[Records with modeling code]
----

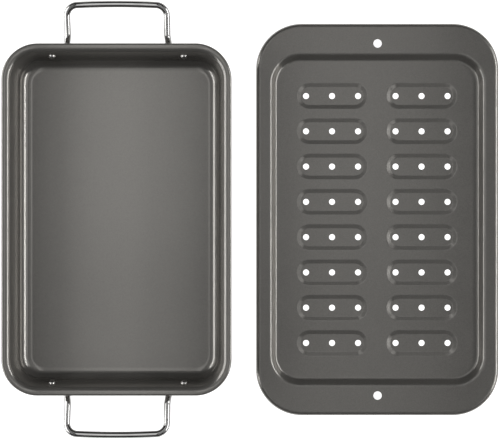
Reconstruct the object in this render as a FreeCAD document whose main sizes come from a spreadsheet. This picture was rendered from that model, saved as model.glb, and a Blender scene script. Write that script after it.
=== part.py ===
import FreeCAD, Part
import math
import os
from types import SimpleNamespace

import Sketcher
from FreeCAD import Vector

# A two-piece broiler set in pressed sheet steel, laid out side by side: a deep pan with two riveted wire
# handles, and the broiling tray that hangs in the pan's mouth. Origin: on the table, in the middle of the
# set. X runs across both pieces, Y along them, Z up. Sizes are in millimetres and degrees.

DRIVING_SIZES = {
    # deep pan, with the radii of its bends on the upper face
    "pan_width": 240.5,
    "pan_length": 368.0,
    "pan_height": 50.0,
    "pan_corner": 38.0,
    "pan_gauge": 0.8,
    "wall_angle": 6.5,
    "floor_bend": 9.5,
    "rim_width": 5.0,
    "rim_bend": 3.0,
    "rim_bead": 2.2,
    "rim_return": 1.0,
    # broiling tray
    "tray_gauge": 0.8,
    "tray_corner": 49.0,
    "overhang_side": 9.75,
    "overhang_end": 26.0,
    "edge_bend": 4.5,
    "edge_drop": 0.5,
    "nest_clearance": 1.0,
    "step_depth": 8.0,
    "step_angle": 57.0,
    "step_bend": 1.5,
    # drain troughs and holes of the tray
    "trough_rows": 8,
    "trough_depth": 1.5,
    "trough_angle": 15.0,
    "trough_width": 29.0,
    "trough_corner": 11.5,
    "trough_side_margin": 20.3,
    "trough_middle_gap": 19.4,
    "trough_end_margin": 23.3,
    "drain_hole": 6.5,
    "drain_hole_margin": 10.5,
    "hang_hole": 9.0,
    "hang_hole_inset": 21.6,
    # wire handles
    "wire": 6.8,
    "wire_clearance": 0.3,
    "handle_reach": 41.2,
    "handle_angle": 20.0,
    "handle_corner": 11.5,
    "handle_bow": 850.0,
    "splay_angle": 15.0,
    "splay_run": 6.0,
    "foot_bend": 6.0,
    "foot_run": 1.0,
    "foot_taper": 3.0,
    "foot_thickness": 3.0,
    "foot_width": 11.5,
    # rivets
    "rivet_side_inset": 50.45,
    "rivet_drop": 21.0,
    "rivet_shank": 4.0,
    "rivet_clearance": 0.05,
    "rivet_head": 8.0,
    "rivet_head_height": 1.8,
    "rivet_tail": 7.0,
    "rivet_tail_height": 1.4,
    "rivet_chamfer": 1.0,
    # layout of the two pieces, and the flat strip that each bent section keeps beside its bends
    "piece_gap": 25.8,
    "flat_strip": 1.0,
}

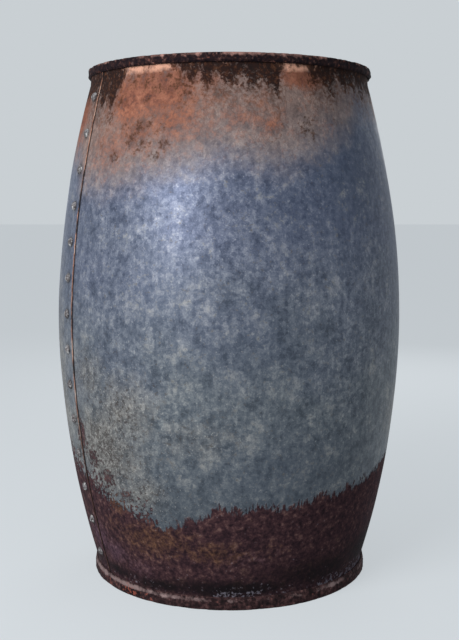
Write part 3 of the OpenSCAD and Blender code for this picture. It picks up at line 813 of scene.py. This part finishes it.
def makeFlange(label, closure, material):
    # a bored boss on a plate, forged in one: a rounded section carried round, with the bore's side screwed
    bore = closure["bore"] / 2
    boss = bore + closure["wall"]
    edge = boss + plate["width"]
    top = closure["boss"]
    spigot, drop, seat = bore + plate["spigotWall"], -plate["spigotDrop"], fit["seat"]
    corners = [(bore, drop), (spigot, drop), (spigot, seat), (edge, seat), (edge, plate["thickness"]),
               (boss, plate["thickness"]), (boss, top), (bore, top)]
    radii = np.array([0.5, 0.5, 0.3, 0.5, 1.8, 3.0, 1.6, 1.0]) * mm
    path = roundedPath(corners, radii, np.array([2, 1, 2, 2, 2, 2, 2, 0.25]) * mm, closed=True)
    points, tris = lathe(path, 128, closed=True)
    inBore = smooth(bore + 0.2 * mm, bore, path[:, :1])
    growth = inBore * (0.1 * mm + closure["thread"] * threadWave(closure, points, -1 * mm, top - 0.8 * mm))
    rough = lumps(points, 7 * mm, 8) * 0.25 * mm * smooth(bore + 6 * mm, bore + 8 * mm, path[:, :1])
    rough = rough * smooth(1 * mm, 3 * mm, path[:, 1:])
    out = points * (1, 1, 0) / path[:, None, :1]
    points = points + out * growth[..., None] + (0, 0, 1) * rough[..., None]
    high = 0.7 * smooth(top - 2 * mm, top, path[:, 1:]) + points[..., 2] * 0
    points, tris = copiesOf(points, tris, [closureFrame(closure)])
    piece = makePiece(label + "Flange", points, tris, "barrel", [label + "_flange"],
                      material, dict(high=high))
    drill(piece, closure, 0)


def makePlateRivets(label, closure, material):
    # domed rivets through plate and head, their heads 1.8 times as wide as the shank
    grip = plate["thickness"] + head["thickness"] + fit["seat"]
    shank = plate["rivetRadius"]
    points, tris = lathe(rivetPath(shank * 1.8, shank * 1.2, shank, grip), 24)
    spots = plateRivetSpots(closure) + (0, 0, plate["thickness"] + 0.02 * mm)
    points, tris = copiesOf(points, tris, [[spot, *np.eye(3)] for spot in spots])
    points, tris = copiesOf(points, tris, [closureFrame(closure)])
    points = points + (0, 0, 0.12 * mm) * lumps(points, 3 * mm)[..., None]
    makePiece(label + "PlateRivets", points, tris, "barrel", [label + "_flange_rivets"],
              material)


def makeGasket(label, closure, material):
    # a flat ring squeezed a little, so its outer edge bulges as a half round
    low = closure["boss"] + fit["seat"]
    high = closure["boss"] + gasket["thickness"] - fit["seat"]
    inner = closure["bore"] / 2 + gasket["inset"]
    outer = closure["bore"] / 2 + closure["wall"] - gasket["edge"]
    corners = [(inner, low), (outer, low), (outer, high), (inner, high)]
    path = roundedPath(corners, np.array([0.3, 0.9, 0.9, 0.3]) * mm, 1.5 * mm, closed=True)
    points, tris = lathe(path, 96, closed=True)
    out = points * (1, 1, 0) / path[:, None, :1]
    bulge = 0.25 * mm * lumps(points, 9 * mm, 3) * smooth(inner, outer, path[:, :1])
    points = points + out * bulge[..., None]
    points, tris = copiesOf(points, tris, [closureFrame(closure)])
    body = label + "_gasket"
    makePiece(label + "Gasket", points, tris, body, [body], material)


def makePlug(label, closure, material):
    # one outline carried round: hollow below, screwed body, flange, and a square above, whose rounds turn
    # into a square of side 2 by 1 / (|cos|^9 + |sin|^9)^(1/9), 9 being the squareness
    body = closure["bore"] / 2 - fit["thread"]
    hollow = body - plug["wall"]
    seat = closure["boss"] + gasket["thickness"]
    flange = closure["bore"] / 2 + closure["wall"] - fit["thread"]
    top = seat + plug["flange"]
    side = closure["square"] / 2
    low, roof, crown = plug["short"], top - plug["roof"], top + plug["square"]
    corners = [(0, roof), (hollow, roof), (hollow, low), (body, low), (body, seat), (flange, seat),
               (flange, top), (side, top), (side, crown), (0, crown)]
    radii = np.array([1.0, 0.7, 1.0, 0.5, 0.8, 1.5, 1.5, 1.5]) * mm
    path = roundedPath(corners, radii, np.array([2, 1.5, 1, 0.25, 1.5, 1, 0.8, 1.2, 1.5]) * mm)
    points, tris = lathe(path, 128)
    rows = np.arange(len(path))[:, None]
    above = rows > np.argmax(path[:, 0] + path[:, 1] * 0.01)
    squared = smooth(min(side * 1.42, flange - 1.5 * mm), side + 1 * mm, path[:, :1]) * above
    angle = np.arctan2(points[..., 0], points[..., 1])
    power = plug["squareness"]
    square = (np.abs(np.cos(angle)) ** power + np.abs(np.sin(angle)) ** power) ** (-1 / power)
    points = points * np.stack([1 + squared * (square - 1)] * 2 + [np.ones_like(square)], -1)
    screwed = smooth(body - 0.3 * mm, body, path[:, :1]) * smooth(body + 0.3 * mm, body, path[:, :1])
    wave = threadWave(closure, points, low, seat - 2.5 * mm)
    growth = screwed * (closure["thread"] * wave - 0.1 * mm)
    length = np.maximum(np.hypot(points[..., 0], points[..., 1]), 0.1 * mm)
    rough = 0.2 * mm * lumps(points, 5 * mm, 9) * above
    points = points + points * (1, 1, 0) * ((growth + rough * squared) / length)[..., None]
    points = points + (0, 0, 1) * (rough * (path[:, :1] > 0))[..., None]
    high = 0.8 * above * squared * smooth(top + 2 * mm, top + 7 * mm, path[:, 1:])
    high = high * smooth(side * 0.7, side * 0.95, path[:, :1]) * smooth(0.98, 1.2, square)
    high = np.maximum(high, above * 0.6 * smooth(flange - 2 * mm, flange, path[:, :1]))
    high = np.maximum(high, 0.75 * screwed * smooth(0, 0.8, wave))
    points, tris = copiesOf(points, tris, [closureFrame(closure)])
    moving = label + "_plug"
    makePiece(label + "Plug", points, tris, moving, [moving], material, dict(high=high))


# put it together

makeBodySheet(weatheredZinc())
rivetRust = rustedSteel("rustedRivetSteel", ["#3a3534", "#635e5e", "#8d8b8d", "#b9b9bb"], 11 * mm, 0.4 * mm,
                        "#d3d3d2", "#8c8782")  # snap heads: dark rust, rubbed grey on the crown
makeSeamRivets(rivetRust)
rimRust = rustedSteel("blackScaledRim", ["#0f090d", "#1b1117", "#32201f", "#6e4c46"], 18 * mm, 0.9 * mm,
                      "#b1877d", "#7a544c")  # thick black-maroon scale, pinkish where its bumps flake, with a painted highlight on its top edge and bumps
makeRing("rimRing", rim, True, rimRust, "rim_ring")
footRust = rustedSteel("maroonScaledFoot", ["#170f11", "#2f2022", "#4f3737", "#755856"], 20 * mm, 0.8 * mm,
                       "#9c8583", "#6b5856", "#9c5546")  # maroon scale, grey-pink on its slope, partly rubbed and partly a painted highlight
makeRing("footRing", foot, False, footRust, "foot_ring")
print("barrel: rivets and rings")
headRust = rustedSteel("rustedHeadSheet", ["#2a1a15", "#55341f", "#7f4c31", "#b07450"], 26 * mm, 0.7 * mm,
                       "#9a8378", "#5f5347")  # sheet that held water: layered brown rust under dirt
makeHead("topHead", headRust, "top_head", True)
makeHead("bottomHead", headRust, "bottom_head", False)
forged = rustedSteel("rustedForging", ["#2c1d18", "#4b3026", "#6a4534", "#8f6449"], 14 * mm, 0.5 * mm,
                     "#8e8078", "#61554a")  # forged steel: finer, harder rust than the sheet
cast = rustedSteel("rustedCastIron", ["#2b2220", "#46352f", "#654a3e", "#8a6753"], 8 * mm, 0.6 * mm,
                   "#9b928b", "#665a50")  # sand-cast iron: grainy brown, its square rubbed bright by keys
rubber = agedRubber()
for label, closure in (("bung", bung), ("vent", vent)):
    makeFlange(label, closure, forged)
    makePlateRivets(label, closure, rivetRust)
    makeGasket(label, closure, rubber)
    makePlug(label, closure, cast)
print("barrel: heads and closures")
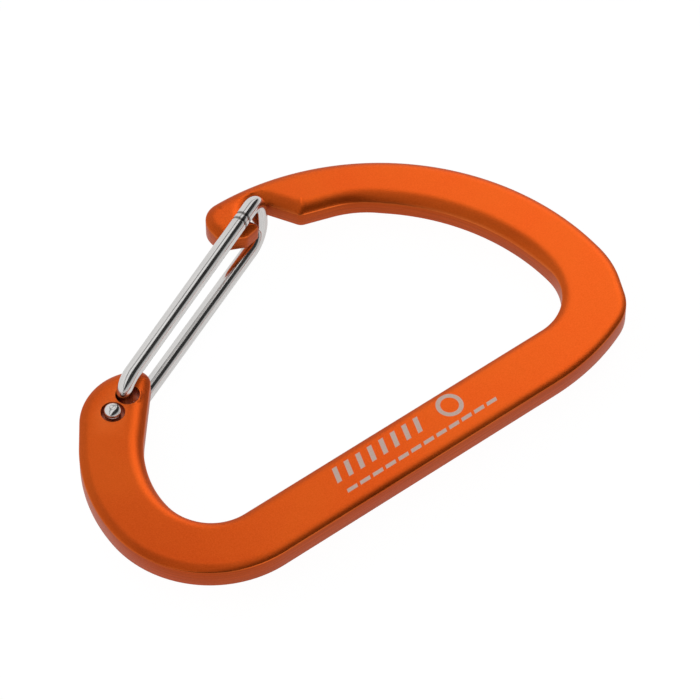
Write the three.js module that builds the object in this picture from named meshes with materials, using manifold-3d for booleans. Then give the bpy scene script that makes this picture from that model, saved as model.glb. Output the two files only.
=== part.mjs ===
// A flat D-shaped carabiner: one plate body and one sprung wire gate.
// Millimetres. X runs along the spine, Y from the spine to the gate, Z is square to the plate.
// The wire's lowest point is at Z = 0 and the origin is under the middle of the whole part.

import * as THREE from 'three';
import { mergeVertices } from 'three/addons/utils/BufferGeometryUtils.js';
import Module from 'manifold-3d';

// Body plate
const BODY_LENGTH = 80;
const BODY_WIDTH = 52.2;
const PLATE_THICKNESS = 3.5;
const EDGE_BEVEL = 0.4;
const SPINE_BAND = 8.05;
const HINGE_SIDE_BAND = 8.3;
const CLOSED_SIDE_BAND = 7.75;
const ARM_BAND = 7.2;

// Corner radii of the body
const HEEL_RADIUS = 15.8;
const CROWN_RADIUS = 36.7;
const INNER_HEEL_RADIUS = 7;
const INNER_TOE_RADIUS = 7.6;
const INNER_CROWN_RADIUS = 31;
const INNER_CROWN_BELOW_HINGE = 3;

// The toe is three blended corners, each [inset from the closed end, height, radius].
const TOE_CORNERS = [[12.5, 0, 34], [3.55, 3.75, 7], [0, 11.4, 14.4]];

// The arm bends down towards the notch at a corner this far from mid-length and this far inwards.
const ARM_CORNER_FROM_CENTRE = 19.1;
const ARM_CORNER_DROP = 3.5;
const ARM_CORNER_RADIUS = 14;

// Gate hinge: two pin holes on one line through the hinge axis
const HINGE_FROM_END = 12.4;
const HINGE_HEIGHT = 32;
const PIN_LINE_DEG = 20;
const GATE_SWING_DEG = 22;
const REAR_PIN_REACH = 1.12;
const HOLE_WEB = 0.25;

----

Directions for this task:
Print, unaltered, every line from the beginning of the material down to the line with "from FreeCAD import Vector".

Finished answer:
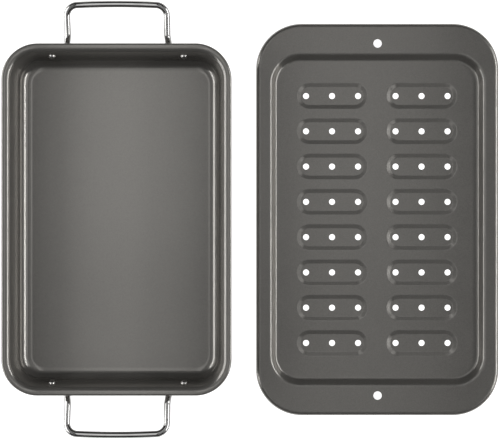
Reconstruct the object in this render as a FreeCAD document whose main sizes come from a spreadsheet. This picture was rendered from that model, saved as model.glb, and a Blender scene script. Write that script after it.
=== part.py ===
import FreeCAD, Part
import math
import os
from types import SimpleNamespace

import Sketcher
from FreeCAD import Vector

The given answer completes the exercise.